WHAT TO WORK ON — Tally the lines in the records underneath that contain the string "this", and state the figure by itself.

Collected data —
## begin

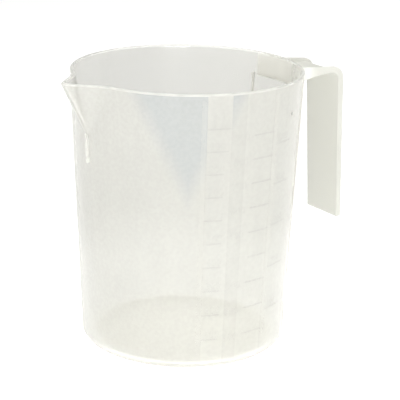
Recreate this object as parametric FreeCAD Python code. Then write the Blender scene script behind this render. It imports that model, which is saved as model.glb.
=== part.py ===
"""One-litre measuring jug with a pouring spout and an open handle, injection moulded in polypropylene.

Frame: millimetres, +Z up, origin on the jug's axis at the plane that it stands on.
+X points to the handle, -X to the spout, and the graduated panel faces -Y.
The moulding is split along its natural features, and the pieces meet face to face.
"""

import FreeCAD, Part
import math
import os

from FreeCAD import Vector

# Vessel: a round, tapering cup on a shallow foot ring
JUG_HEIGHT = 137.0
RIM_RADIUS = 57.0
BASE_RADIUS = 50.9
WALL = 1.7
FLOOR = 1.7
FOOT_RECESS = 0.6
FOOT_LAND = 3.0
FOOT_HEIGHT = 7.0
OUTER_CORNER = 4.0
INNER_CORNER = 2.6
RIM_DEPTH = 2.2

# Spout: two flat cheeks that meet in a ridge, and a short rib below it
SPOUT_REACH = 71.3
SPOUT_FOOT_Z = 107.8
SPOUT_HALF_ANGLE = 44.5
SPOUT_RIDGE_RADIUS = 3.5
SPOUT_THROAT_RADIUS = 1.9
SPOUT_LEAST_RADIUS = 0.3
SPOUT_TAIL_Z = 96.0
CHEEK_REACH = 45.0
RIB_FOOT_Z = 97.0
RIB_WIDTH = 1.8
RIB_RISE = 0.7

# Handle: a channel-shaped arm and a grip that hangs free at its lower end
ARM_TOP_Z = 133.5
ARM_SLOPE = 5.3
ARM_ROOT_Z = 124.4
ARM_ARCH = (66.5, 127.2)
ARM_CROWN = (77.6, 128.2)
GRIP_INNER_TOP = (84.3, 127.4)
GRIP_INNER_FOOT_X = 88.3
GRIP_FOOT_Z = 49.6
GRIP_DEPTH_TOP = 3.3
GRIP_DEPTH_FOOT = 3.0
HANDLE_WIDTH_ROOT = 29.0
HANDLE_WIDTH_TOP = 26.4
HANDLE_WIDTH_FOOT = 24.4
HANDLE_FLARE_X = 82.0
FLANGE = 1.8
WEB = 1.5
HANDLE_OUTER_CORNER = 6.5
HANDLE_INNER_CORNER = 4.2
ARM_GRIP_SPLIT_X = 78.6

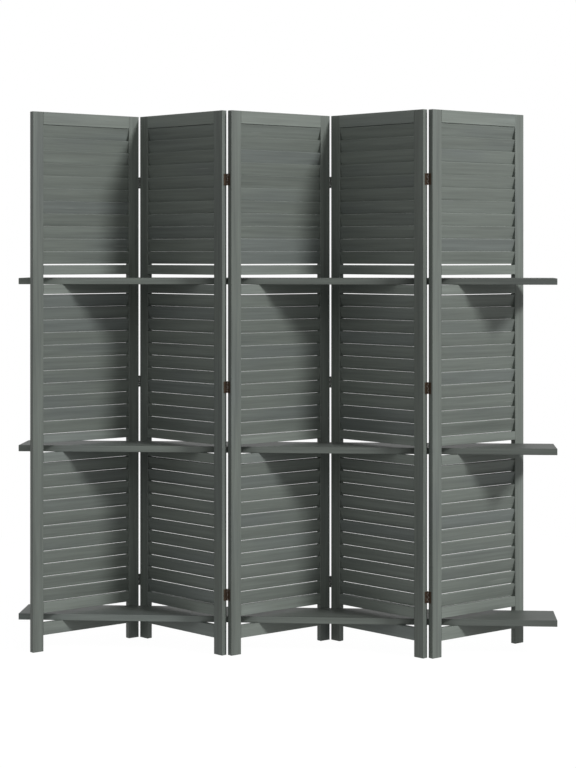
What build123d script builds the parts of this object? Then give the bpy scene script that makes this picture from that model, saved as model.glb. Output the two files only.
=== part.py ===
from build123d import *
import math
import os

# A folding screen of five louvred wooden panels, hinged in a zigzag, with three plank
# shelves that run the whole width through slots in the panels.
# Millimetres, +Z up. The floor is Z = 0 and the front of the screen faces -Y. Y = 0 is the
# zigzag's mid-line, and X = 0 is the middle of the shelves.

# Whole screen
panel_count = 5
panel_height = 1700
panel_width = 392
panel_thickness = 19
zigzag_angle = 40.9  # how far each panel is turned away from the X axis, in degrees
screen_offset = -22  # where the middle panel stands along the shelves

# Stiles and rails of one panel
stile_width = 38
foot_height = 51
bottom_rail_height = 38.5
top_rail_height = 40
low_head_height = 32  # the rail above the bottom slot
middle_sill_height = 29  # the rail below the middle slot
middle_head_height = 27  # the rail above the middle slot
top_slot_rail_height = 30  # the rails above and below the top slot
stile_easing = 1.5
stile_end_easing = 1
rail_easing = 1
tenon_length = 15
tenon_thickness = 8
tenon_shoulder = 4
tenon_clearance = 0.1

# Shelves and the slots that they lie in
shelf_length = 1700
shelf_depth = 153
shelf_thickness = 20
shelf_setback = 10  # how far the shelves' centre line lies behind the mid-line
shelf_easing = 1.5
shelf_seat_gap = 0.3
slot_play = 11  # free height above a shelf in its slot
middle_seat_level = 624.5
top_seat_level = 1155.5

# Louvres
louvre_pitch = 39.97
louvre_thickness = 7.5
louvre_tilt = 14.5  # degrees from upright, with the top edge forward
louvre_spacing = 0.15  # upright clearance between one louvre and the next
louvre_end_gap = 1.45  # between the middle slot's two rails and the louvres next to them
louvre_easing = 0.6
louvre_setback = 0.2  # how far the louvres' centres lie behind the panel's middle
housing_depth = 4
housing_clearance = 0.15
count_tolerance = 0.001  # lets a field that is a whole number of pitches high take them all

# Hinges, three to each junction
hinge_count = 3
hinge_height = 36
lowest_hinge_level = 188
hinge_interval = 648
hinge_gap = 4.4  # between the edges of two panels when the screen lies flat
pin_proud = 0.3  # how far a pin's centre stands out of the panel's face
pin_radius = 1
pin_clearance = 0.05
pin_head_radius = 1.7
pin_head_height = 0.8
knuckle_count = 5
knuckle_radius = 2
knuckle_end_gap = 0.3
knuckle_side_gap = 0.3
leaf_width = 13
leaf_thickness = 1

# Hinge screws
screw_inset = 7.5  # from the hinge pin's centre
screw_end_inset = 7  # from the end of a leaf
screw_radius = 1.2
screw_head_radius = 2.2
screw_length = 14
screw_tip_length = 3
screw_tip_radius = 0.3
screw_clearance = 0.05
drive_slot_width = 0.6
drive_slot_depth = 0.4

# Worked out from the sizes above
opening_width = panel_width - 2 * stile_width
half_width = panel_width / 2
half_thickness = panel_thickness / 2
slot_height = shelf_thickness + slot_play
low_seat_level = foot_height + bottom_rail_height
low_head_top = low_seat_level + slot_height + low_head_height
tilt = math.radians(louvre_tilt)
louvre_rise = louvre_pitch - louvre_spacing
corner_loss = louvre_easing * (math.cos(tilt) + math.sin(tilt) - 1)
louvre_width = (
    louvre_rise + 2 * corner_loss - louvre_thickness * math.sin(tilt)
) / math.cos(tilt)
pin_reach = half_width + hinge_gap / 2
pin_depth = half_thickness + pin_proud
turn = math.radians(zigzag_angle)
panel_interval = 2 * (pin_reach * math.cos(turn) + pin_depth * math.sin(turn))

LEFT, RIGHT = -1, 1
FRONT, BACK = -1, 1
UPWARD = (Align.CENTER, Align.CENTER, Align.MIN)


def eased_bar(length, thickness, height, easing):
    """A bar along X with its four long edges rounded."""
    section = Plane.YZ * RectangleRounded(thickness, height, easing)
    return extrude(section, length / 2, both=True)


def rails():
    """Level of each rail's underside, and its height, by rail name."""
    above_middle = middle_seat_level + slot_height
    above_top = top_seat_level + slot_height
    return {
        "bottom": (foot_height, bottom_rail_height),
        "low_head": (low_seat_level + slot_height, low_head_height),
        "middle_sill": (middle_seat_level - middle_sill_height, middle_sill_height),
        "middle_head": (above_middle, middle_head_height),
        "top_sill": (top_seat_level - top_slot_rail_height, top_slot_rail_height),
        "top_head": (above_top, top_slot_rail_height),
        "top": (panel_height - top_rail_height, top_rail_height),
    }


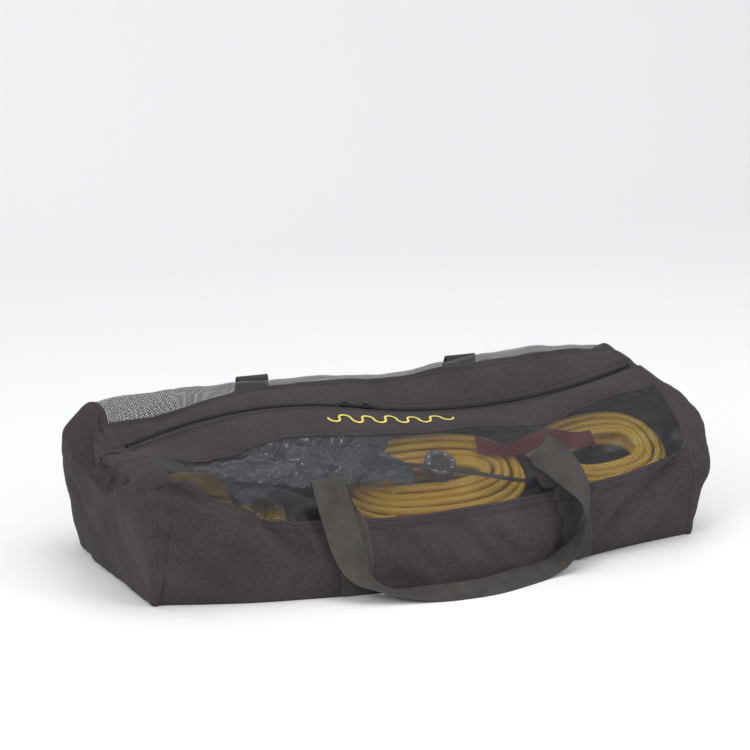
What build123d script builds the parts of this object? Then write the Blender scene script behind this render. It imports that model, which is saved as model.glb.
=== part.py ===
from build123d import *
import os
from math import asin, cos, degrees, hypot, radians, sin, sqrt

# Mesh gear duffel for a coiled line: cloth bottom, lower sides, ends and top bands, net upper sides,
# a full-length two-way zip, two webbing handles, and the hose, valve and pouch that it carries.
# +X runs along the bag, +Y to its back, +Z up. The origin is the middle of the base, on the floor.

# ---------------------------------------------------------------- driving dimensions, millimetres
body_length = 870.0          # between the two end seams
end_bulge = 20.0             # how far each end panel swells beyond its seam
panel_thickness = 2.0        # cloth and net, with their hems

base_half_middle = 208.0     # half depth of the flat base, at mid length and at the ends
base_half_end = 142.0
seam_flare_middle = 2.0      # how much further out the seam between lower panel and net stands
seam_flare_end = 42.0
seam_height_middle = 94.0    # height of that seam
seam_height_left = 168.0
seam_height_right = 142.0
lower_bow = (19.0, 19.0)     # how far the lower panels swell between base and seam, mid length and ends
end_taper = 3.0              # the depth stays full along the middle and tapers towards the ends

band_half = 75.0             # half width of the cloth top, zip included
front_fall_middle = 24.0     # how far the front band drops from the zip to its outer edge
front_fall_end = 5.0
back_edge_height_middle = 252.0   # the back band climbs from the zip to this height
back_edge_height_end = 247.0
band_bow = (2.5, 2.5)        # how far the bands and the nets swell, at mid length and at the ends
front_net_bow = (20.0, 13.0)
back_net_bow = (25.0, 18.0)
middle_height = 110.0        # the panels' thickness is measured towards this height

# The zip's path is two arcs that meet between the sliders: a crown to the left, a sag to the right.
# Their places and radii grow with the bag's length.
crown_share = -190 / 870
crown_height = 228.0
crown_radius_share = 700 / 870
sag_radius_share = 1000 / 870
arc_meeting_share = -54 / 870
zip_end_tab_length = 25.0
tape_half = 15.0
tape_thickness = 1.0
zip_gap = 1.2                # between the two coils, where the sliders' webs run
coil_width = 3.0
coil_height = 3.2

slider_spacing = 34.0        # between the two sliders, which stand either side of the arcs' meeting
slider_length = 16.0
slider_width = 11.0
slider_plate = 1.8
slider_web = 0.5
slider_lip = 0.9
slider_lip_clearance = 0.4
slider_clearance = 0.35      # above and below the coils
bridge_length = 9.0
bridge_width = 2.4
bridge_bar = 1.3
bridge_foot = 2.0
pull_length = 20.0
pull_width = 7.0
pull_thickness = 1.6
pull_clearance = 0.5

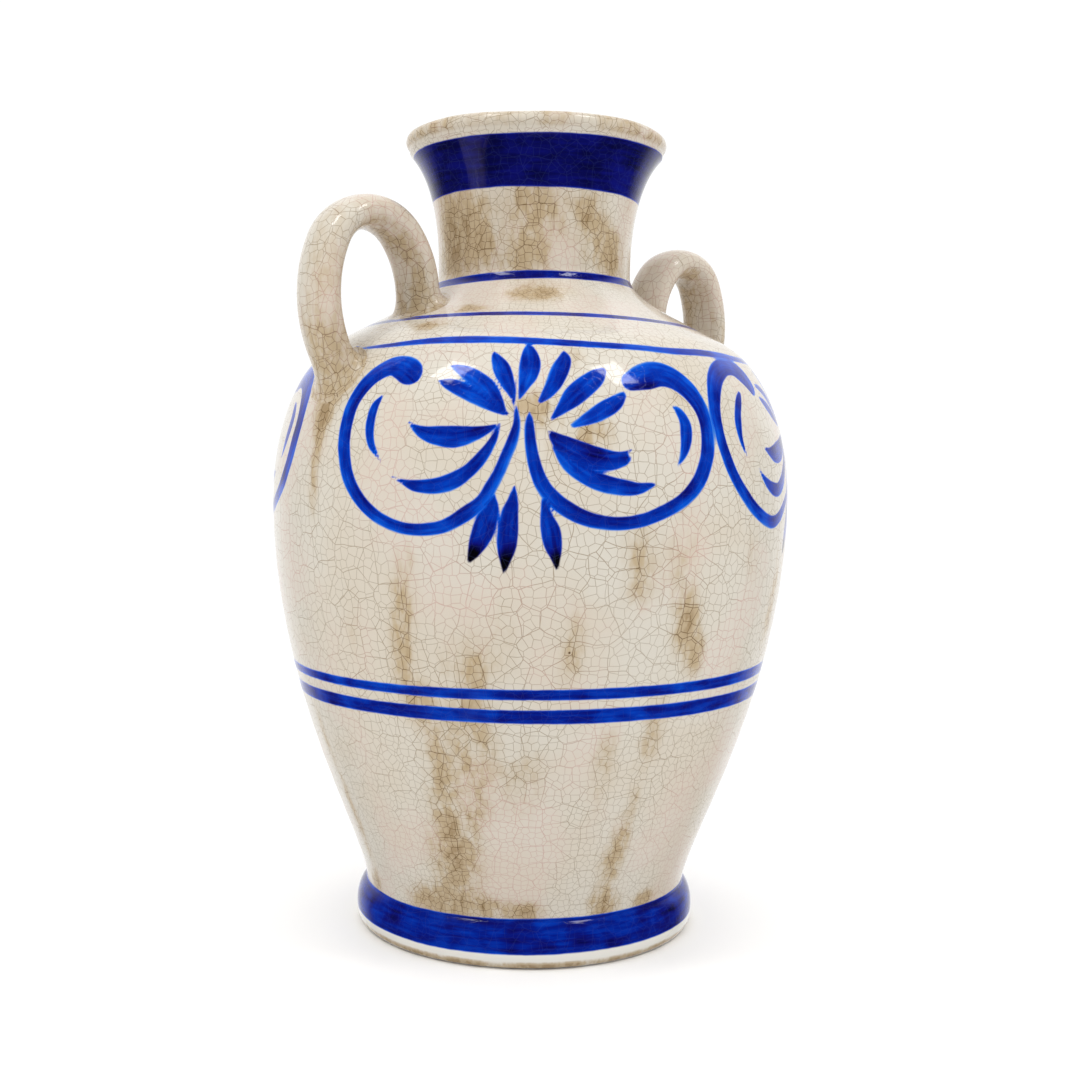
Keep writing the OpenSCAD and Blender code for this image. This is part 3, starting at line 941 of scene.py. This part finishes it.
def make_handle(name, side, arch, arch_r):
    """A strap handle, where side is -1 or 1 along X, with the place and radius of its arch."""
    rows, first, last = strap_rows(side, arch, arch_r)
    count = len(rows)
    normals = grid_normals(rows, False)
    halfway = rows[count // 2]
    outward = np.sum(normals[count // 2] * (halfway - halfway.mean(0)), axis=-1).mean()
    normals *= np.sign(outward)

    # On the fillets the normals turn into the body's own, so that no edge shows
    foot, foot_normal = body_foot(rows)
    gap = np.sum((rows - foot) * foot_normal, axis=-1)
    near = np.clip(1 - gap / 0.8, 0, 1)[..., None]
    near[first:-last] = 0
    normals = normals * (1 - near) + foot_normal * near
    normals /= np.maximum(np.linalg.norm(normals, axis=-1, keepdims=True), 1e-9)

    quads = grid_quads(count, AROUND, False)
    i, j = np.arange(count - 1)[:, None], np.arange(AROUND)[None]
    shares = quad_corners(i, i + 1, j, j + 1) / (AROUND, count - 1)
    run = np.linalg.norm(np.diff(rows, axis=0), axis=-1).mean(axis=1).sum()
    net = np.concatenate([shares * (STRAP_PERIMETER, run) + side * 100,
                          np.zeros(shares.shape[:-1] + (1,))], axis=-1)
    if outward < 0:
        quads = quads[..., ::-1]
        shares, net = (x[..., ::-1, :] for x in (shares, net))
    cap_faces, cap_uvs = fans(count, AROUND, [(0.0, 0.985), (0.5, 0.985)], turned=outward < 0)
    faces = quads.reshape(-1, 4).tolist() + cap_faces
    uvs = np.concatenate([(0.01 + shares * (0.98, 0.95)).reshape(-1, 2)] + cap_uvs)
    net = np.concatenate([net.reshape(-1, 3), np.zeros((3 * len(cap_faces), 3))])
    caps = np.array([rows[0].mean(axis=0), rows[-1].mean(axis=0)])
    points = np.concatenate([rows.reshape(-1, 3), caps])
    normals = np.concatenate([normals.reshape(-1, 3), -body_foot(caps)[1]])

    # Painted shade: the strap's sides that face in, under its arch and towards the body, get the
    # brown of the stains. On top of an even 0.26, the legs also darken towards their roots.
    underside_painted_shade = np.clip(-np.sum(normals * (points - points.mean(0)), axis=-1) / 14, 0, 1)
    root = np.clip(1 - (points[:, 2] - ROOT_Z) / ROOT_REACH, 0, 1)
    layers = bare_layers(np.clip(0.26 + 0.35 * underside_painted_shade + 0.4 * root, 0, 1))
    return new_mesh(name, points, faces, normals, uvs, net, layers)


# ---- materials


def linear(r, g, b):
    """Linear colour from the 0-255 numbers of a screen colour."""
    channels = [c / 255 for c in (r, g, b)]
    return tuple(c / 12.92 if c <= 0.04045 else ((c + 0.055) / 1.055) ** 2.4
                 for c in channels) + (1.0,)


class Nodes:
    """Short calls that add nodes to one node tree."""

    def __init__(self, tree):
        self.tree = tree
        tree.nodes.clear()

    def add(self, kind, inputs=None, **settings):
        node = self.tree.nodes.new(kind)
        for key, value in settings.items():
            setattr(node, key, value)
        for key, value in (inputs or {}).items():
            if isinstance(value, bpy.types.NodeSocket):
                self.tree.links.new(value, node.inputs[key])
            else:
                node.inputs[key].default_value = value
        return node

    def math(self, operation, *values, clamp=False):
        inputs = dict(enumerate(values))
        return self.add("ShaderNodeMath", inputs, operation=operation, use_clamp=clamp).outputs[0]

    def ramp_between(self, value, low, high, to_low=0.0, to_high=1.0):
        inputs = {"Value": value, "From Min": low, "From Max": high,
                  "To Min": to_low, "To Max": to_high}
        return self.add("ShaderNodeMapRange", inputs, interpolation_type="SMOOTHSTEP").outputs[0]

    def blend(self, factor, a, b, mode="MIX"):
        inputs = {0: factor, 6: a, 7: b}
        return self.add("ShaderNodeMix", inputs, data_type="RGBA", blend_type=mode).outputs[2]

    def noise(self, vector, scale, detail=2.0, roughness=0.5):
        inputs = {"Vector": vector, "Scale": scale, "Detail": detail, "Roughness": roughness}
        return self.add("ShaderNodeTexNoise", inputs).outputs["Fac"]

    def scaled(self, vector, factors):
        return self.add("ShaderNodeVectorMath", {0: vector, 1: factors},
                        operation="MULTIPLY").outputs[0]

    def attribute(self, name, output="Fac"):
        return self.add("ShaderNodeAttribute", attribute_name=name).outputs[output]

    def ramp(self, value, stops):
        node = self.add("ShaderNodeValToRGB", {"Fac": value})
        elements = node.color_ramp.elements
        while len(elements) < len(stops):
            elements.new(0.5)
        for element, (position, colour) in zip(elements, stops):
            element.position = position
            element.color = colour
        return node.outputs["Color"]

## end

COMPLETE RESPONSE — 6